Taboo words on this websites:
- can, possible, because
- On this website I almost will never say "X happened because Y". I will almost never say "X is possible" or "X is impossible".
- Saying "X happened because Y" means in an alternate universe where X did not happen, Y would not have happened.
- Especially when studying history it is difficult to construct this alternate universe thought experiment in a way everyone agrees what the thought experiment should be, and what its outcome would be. (I accept that in theory this thought experiment works fine. Human brains don't violate deterministic universe. It's just in practice we don't know how to get the outcomes of these experiments.)
- In practice often multiple pre-conditions existed when an event happened. The combination of those pre-existing conditions is not simple linear algebra, "A and B and C => Y", it's "f(A,B,C) => Y" for some poorly understood f.
- I prefer the phrases "causally upstream" and "caually downstream" over the word "because".
- There are different levels of "impossible". There are events that would have required people to have different ideas or imaginations in order to happen, there are events that merely required the right amount of funding or the right set of social bonds to form, there are events that required increased amounts of engineering resources, there are events that would straight up violate the laws of physics if they happened. Unless an event would violate the laws of physics, I'm hesitant to say it is impossible. And if it violates the laws of physics, I may be open to its possibility, human understanding of our current physical laws is less than a century old, it could have exceptions.

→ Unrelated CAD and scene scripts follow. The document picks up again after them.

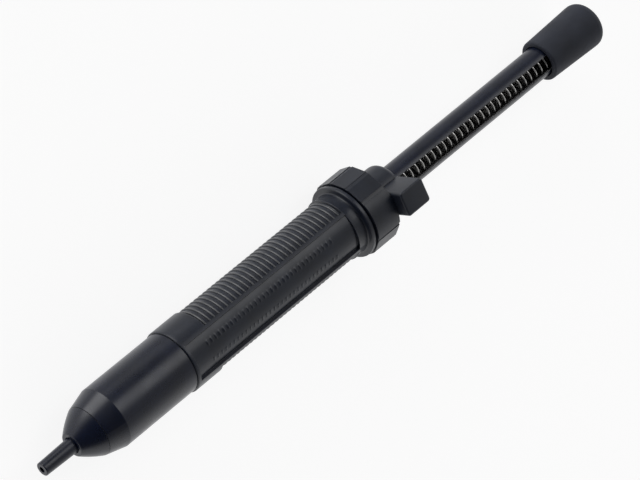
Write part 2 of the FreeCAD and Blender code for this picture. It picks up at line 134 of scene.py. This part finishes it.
def add(tree, kind, **values):
    """A shader node with its named inputs or properties set."""
    node = tree.nodes.new(kind)
    for key, value in values.items():
        if key in node.inputs:
            node.inputs[key].default_value = value
        else:
            setattr(node, key, value)
    return node


def noise(tree, size_mm, detail=3.0):
    """Cloudy noise in the object's own space; size_mm is about the size of one cloud."""
    scale = 1 / (size_mm * MM)
    node = add(tree, "ShaderNodeTexNoise", Scale=scale, Detail=detail, Roughness=NOISE_ROUGHNESS)
    place = add(tree, "ShaderNodeTexCoord")
    tree.links.new(place.outputs["Object"], node.inputs["Vector"])
    return node.outputs["Fac"]


def ramp(tree, source, low, high, low_value, high_value, smooth=False):
    """Maps a value from one range to another, and clamps it."""
    node = add(tree, "ShaderNodeMapRange")
    node.interpolation_type = "SMOOTHSTEP" if smooth else "LINEAR"
    node.inputs["From Min"].default_value = low
    node.inputs["From Max"].default_value = high
    node.inputs["To Min"].default_value = low_value
    node.inputs["To Max"].default_value = high_value
    tree.links.new(source, node.inputs["Value"])
    return node.outputs["Result"]


def calculate(tree, operation, first, second):
    """The result of an operation on two values; the second may be a number."""
    node = add(tree, "ShaderNodeMath", operation=operation)
    tree.links.new(first, node.inputs[0])
    if isinstance(second, float):
        node.inputs[1].default_value = second
    else:
        tree.links.new(second, node.inputs[1])
    return node.outputs[0]


def mix_colors(tree, factor, first, second):
    """A mix of two colours; the first may be the output of another node."""
    node = add(tree, "ShaderNodeMix", data_type="RGBA")
    colors = [socket for socket in node.inputs if socket.type == "RGBA"]
    if isinstance(first, tuple):
        colors[0].default_value = (*first, 1)
    else:
        tree.links.new(first, colors[0])
    colors[1].default_value = (*second, 1)
    tree.links.new(factor, node.inputs["Factor"])
    return [socket for socket in node.outputs if socket.type == "RGBA"][0]


def soft_edges(tree, radius_mm):
    """The normal of a shape whose sharp edges are rounded off."""
    return add(tree, "ShaderNodeBevel", samples=BEVEL_SAMPLES, Radius=radius_mm * MM).outputs["Normal"]


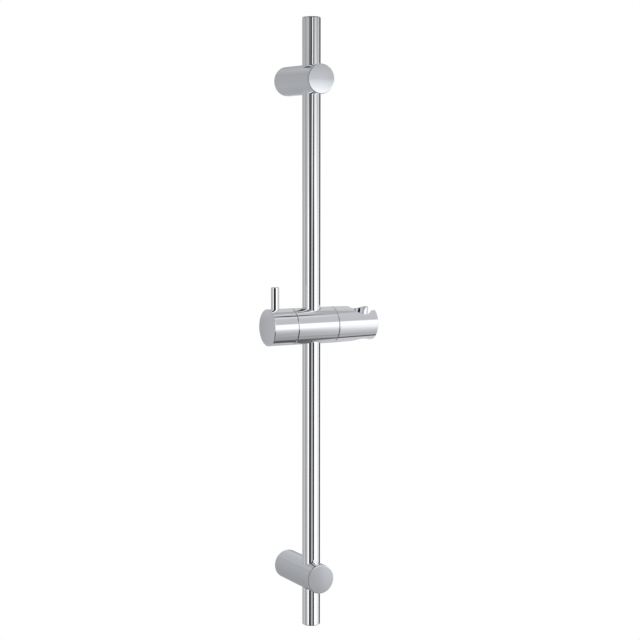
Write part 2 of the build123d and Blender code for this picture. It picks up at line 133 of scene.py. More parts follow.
# %% The camera
camera_place = (-0.74515, -1.46423, 0.17017)
camera_turn, camera_dip, camera_roll = 28.127, 5.70, 0.07       # degrees
camera_lens = 91.78                                             # millimetres
camera_data = bpy.data.cameras.new("camera")
camera_data.lens = camera_lens
camera = bpy.data.objects.new("camera", camera_data)
camera.location = camera_place
camera.rotation_euler = (radians(90 - camera_dip), 0, radians(-camera_turn))
camera.rotation_euler.rotate_axis("Z", radians(camera_roll))
bpy.context.scene.collection.objects.link(camera)
bpy.context.scene.camera = camera
print("the camera stands", round(Vector(camera_place).length, 2), "m from the wall fixing")


# %% [markdown]
# Places on the object are read from the frame, so that nothing is measured twice. The rail's axis is
# the middle of the tube's box, and the slider's axis the middle of the knob's.

# %% Axes read from the frame
tube_low, tube_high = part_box("rail_tube")
knob_low, knob_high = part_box("knob_shell")
rail_y = (tube_low.y + tube_high.y) / 2
rail_radius = (tube_high.x - tube_low.x) / 2
slider_z = (knob_low.z + knob_high.z) / 2
slider_radius = (knob_high.y - knob_low.y) / 2
along_rail = (Vector((0, rail_y, 0)), Vector((0, 0, 1)))
along_slider = (Vector((0, rail_y, slider_z)), Vector((1, 0, 0)))
print("rail", round(rail_radius / mm, 2), "mm and slider", round(slider_radius / mm, 2), "mm in radius")


# %% [markdown]
# Chrome shows its room and hardly any colour of its own. A studio for it is a tent of pale cloth, hung
# with softboxes and boards. The dark boards, between the bright ones, draw the dark lines that run
# along each tube. A real room lights every piece at once. Here the rail, the brackets, the slider and the
# lever have a tent each, one inside the other, and light linking lets each be seen only in its own
# pieces, so that each could be brought near the photograph by itself. Each has a faint tint of its own.
# The angles and greys of the boards began as greys of the photograph, traced back from a piece to its
# tent, and were then adjusted until the picture came close. So they suit this camera's view, and
# don't describe a real room.
# A board hangs between two azimuths and two heights. Azimuth 0 is straight in front of the wall and
# 90 degrees is along +X. Its sides fade out over some degrees, and its foot and head over a short blur.
# Its light is stated as the grey that chrome shows it as, at its foot and head. A grey above 255 is a
# light that still shows as white where it is seen by way of a second mirror.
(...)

- If nothing is impossible, then saying "X is possible" also conveys zero useful information so I avoid saying it.
- less, more
- I will almost never say "X is less" or "X is more". Scales are relative, and where exactly the middle of the scale gets defined to be is often a political question. I will almost always say "X is less than Y" or "X is more than Y". This could be when referring to any adjective. X could be more beautiful, powerful, wealthy, empathetic, knowledgible etc. than Y, but X will never just be more beautiful, powerful, wealthy, empathetic, knowledgible etc. period.
- should, ought
- I wrote a lengthy disclaimer on is-ought distinction elsewhere on this website. In short, I believe is-ought is real and really important. I will almost never tell someone they should value XYZ as a terminal goal in life. Instead if I am asked to offer advice, I will tell them potential consequences of various actions. Whether those consequences are good as per their values is something they'll have to decide on.

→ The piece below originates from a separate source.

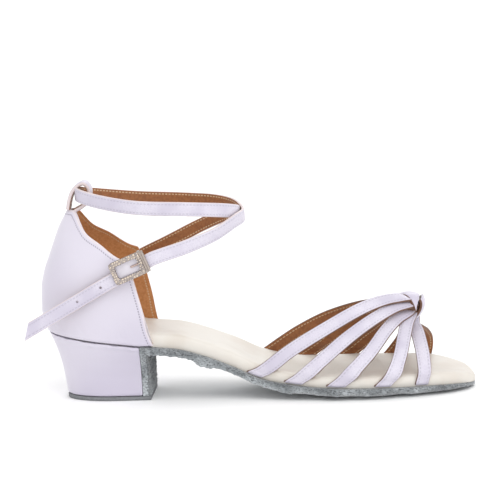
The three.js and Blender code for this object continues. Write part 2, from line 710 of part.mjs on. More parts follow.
// Jewelled plate on a base ring, with two posts beside the strap and a bar behind it
function buckleFrameGeometry() {
  const half = buckleLength / 2;
  const base = frameGeometry(-half, half, strapFace, strapFace + buckleBaseThickness);
  const plateTop = strapFace + buckleBaseThickness + bucklePlateThickness;
  const jewelled = frameGeometry(-half, half - buckleBar * 0.8, strapFace + buckleBaseThickness * 0.9, plateTop);
  const postWidth = buckleBar / 3;
  const postY = (buckleWidth - postWidth) / 2;
  const low = -strapFace - tabThickness;
  const postHeight = strapFace + buckleBaseThickness / 2 - low;
  const posts = [-postY, postY].map((y) => box(
    buckleBar / 2, postWidth, postHeight, barX, y, low + postHeight / 2,
  ));
  const bar = box(buckleBar / 2, 2 * postY, prongDiameter, barX, 0, low + prongDiameter / 2);
  return fuse([base, jewelled, ...posts, bar].map((geometry) => placedSolid(geometry, buckleBasis)));
}

// Short prong that lies on the strap in the frame's opening and goes down its hole
function buckleProngGeometry() {
  const tip = buckleLength * 0.03;
  const root = openingEnd - clearance;
  const run = box(root - tip, prongDiameter, prongDiameter, (root + tip) / 2, 0, strapFace + prongDiameter / 2);
  return placedSolid(run, buckleBasis);
}

// Tab that ties the buckle's bar to the counter, under the strap
function buckleTabGeometry() {
  const start = barX - buckleLength * 0.75;
  const end = barX - buckleBar / 4 - clearance;
  const middleZ = -strapFace - tabThickness / 2;
  const run = box(end - start, tabWidth, tabThickness, (start + end) / 2, -buckleShift / 2, middleZ);
  return placedSolid(run, buckleBasis);
}

function finish(color, roughness, metalness = 0) {
  return new THREE.MeshStandardMaterial({ color, roughness, metalness });
}

const satin = finish(0xe2dfee, 0.35);
const suede = finish(0x8e9498, 0.95);
const cream = finish(0xe8e3de, 0.5);
const silver = finish(0xc9c2ba, 0.3, 0.9);

const shoe = new THREE.Group();

function addPiece(name, geometry, material) {
  geometry.computeVertexNormals();
  const mesh = new THREE.Mesh(geometry, material);
  mesh.name = name;
  shoe.add(mesh);
}

addPiece('outsole', outsoleGeometry(), suede);
addPiece('heel', heelGeometry(), satin);
addPiece('heel_tip', heelTipGeometry(), suede);
addPiece('insole', insoleGeometry(), cream);
addPiece('counter', counterGeometry(), satin);
addPiece('vamp', vampGeometry(), satin);
addPiece('ankle_strap', ankleStrapGeometry(), satin);
addPiece('strap_keeper', keeperGeometry(), satin);
addPiece('buckle_frame', buckleFrameGeometry(), silver);
addPiece('buckle_prong', buckleProngGeometry(), silver);
addPiece('buckle_tab', buckleTabGeometry(), satin);

export default shoe;
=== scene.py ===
import math
import bpy
import numpy as np
from mathutils import Matrix


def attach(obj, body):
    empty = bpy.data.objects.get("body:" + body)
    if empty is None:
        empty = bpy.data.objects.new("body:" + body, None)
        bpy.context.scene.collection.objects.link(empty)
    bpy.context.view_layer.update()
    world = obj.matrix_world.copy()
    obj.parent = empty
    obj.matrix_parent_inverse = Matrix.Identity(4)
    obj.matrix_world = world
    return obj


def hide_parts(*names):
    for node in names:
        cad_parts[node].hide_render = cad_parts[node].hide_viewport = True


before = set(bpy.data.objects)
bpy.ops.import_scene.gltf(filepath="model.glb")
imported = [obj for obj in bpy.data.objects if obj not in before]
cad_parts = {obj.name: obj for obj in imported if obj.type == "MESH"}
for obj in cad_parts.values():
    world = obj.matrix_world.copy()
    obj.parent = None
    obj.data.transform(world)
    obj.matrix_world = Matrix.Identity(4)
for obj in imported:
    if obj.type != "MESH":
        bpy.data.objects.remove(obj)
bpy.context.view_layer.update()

mm = 0.001


# Camera: the photo's side view, 4 degrees round and 9 above, a long lens, rolled a little

cameraLook = {
    "azimuth": 4.0, "elevation": 9.0, "roll": 2.4, "distance": 1400.0,   # degrees and mm
    "pixelSize": 0.55, "anchor": (23.08, -19.0, 0.0), "anchorPixel": (149.4, 400.5),
}


def placeCamera(look):
    az, el, roll = (math.radians(look[key]) for key in ("azimuth", "elevation", "roll"))
    back = np.array([math.sin(az) * math.cos(el), -math.cos(az) * math.cos(el), math.sin(el)])
    level = np.array([math.cos(az), math.sin(az), 0.0])
    upright = np.cross(back, level)
    right = level * math.cos(roll) - upright * math.sin(roll)
    up = upright * math.cos(roll) + level * math.sin(roll)
    focal = look["distance"] / look["pixelSize"]
    px, py = look["anchorPixel"]
    ray = -back + right * (px - 250) / focal + up * (250 - py) / focal
    spot = (np.array(look["anchor"]) - look["distance"] * ray) * mm
    data = bpy.data.cameras.new("camera")
    data.sensor_width = 36.0
    data.lens = focal / 500 * 36.0
    data.clip_end = 100
    camera = bpy.data.objects.new("camera", data)
    bpy.context.scene.collection.objects.link(camera)
    turn = Matrix([[right[i], up[i], back[i], spot[i]] for i in range(3)] + [[0, 0, 0, 1]])
    camera.matrix_world = turn
    bpy.context.scene.camera = camera


placeCamera(cameraLook)
print("camera placed")


# Tables and sizes of the shoe, in mm

length, ballWidth, seatWidth = 240.0, 72.0, 52.6
heelHeight, seatRise, soleThickness = 31.4, 6.6, 4.4
insoleThickness, insoleDish, tipThickness = 7.2, 1.2, 2.2
heelCentreAt, breastAt, widestSeatAt, toeFlushAt = 0.158, 0.2388, 0.175, 0.95
counterHeight, counterWall, counterHem = 73.6, 2.0, 9.0
clearance = 0.3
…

- In general I'll be specific about who the subject of each sentence is, and make sure it points to individuals not a group. Often people skip the subject and the sentence gets interpreted with "everyone" as the subject. I will almost never say "society should do/think/say/do" or "the government should do/think/say X" or "everyone should do/think/so", I will generally be more specific about exactly which people in society or government I am referring to.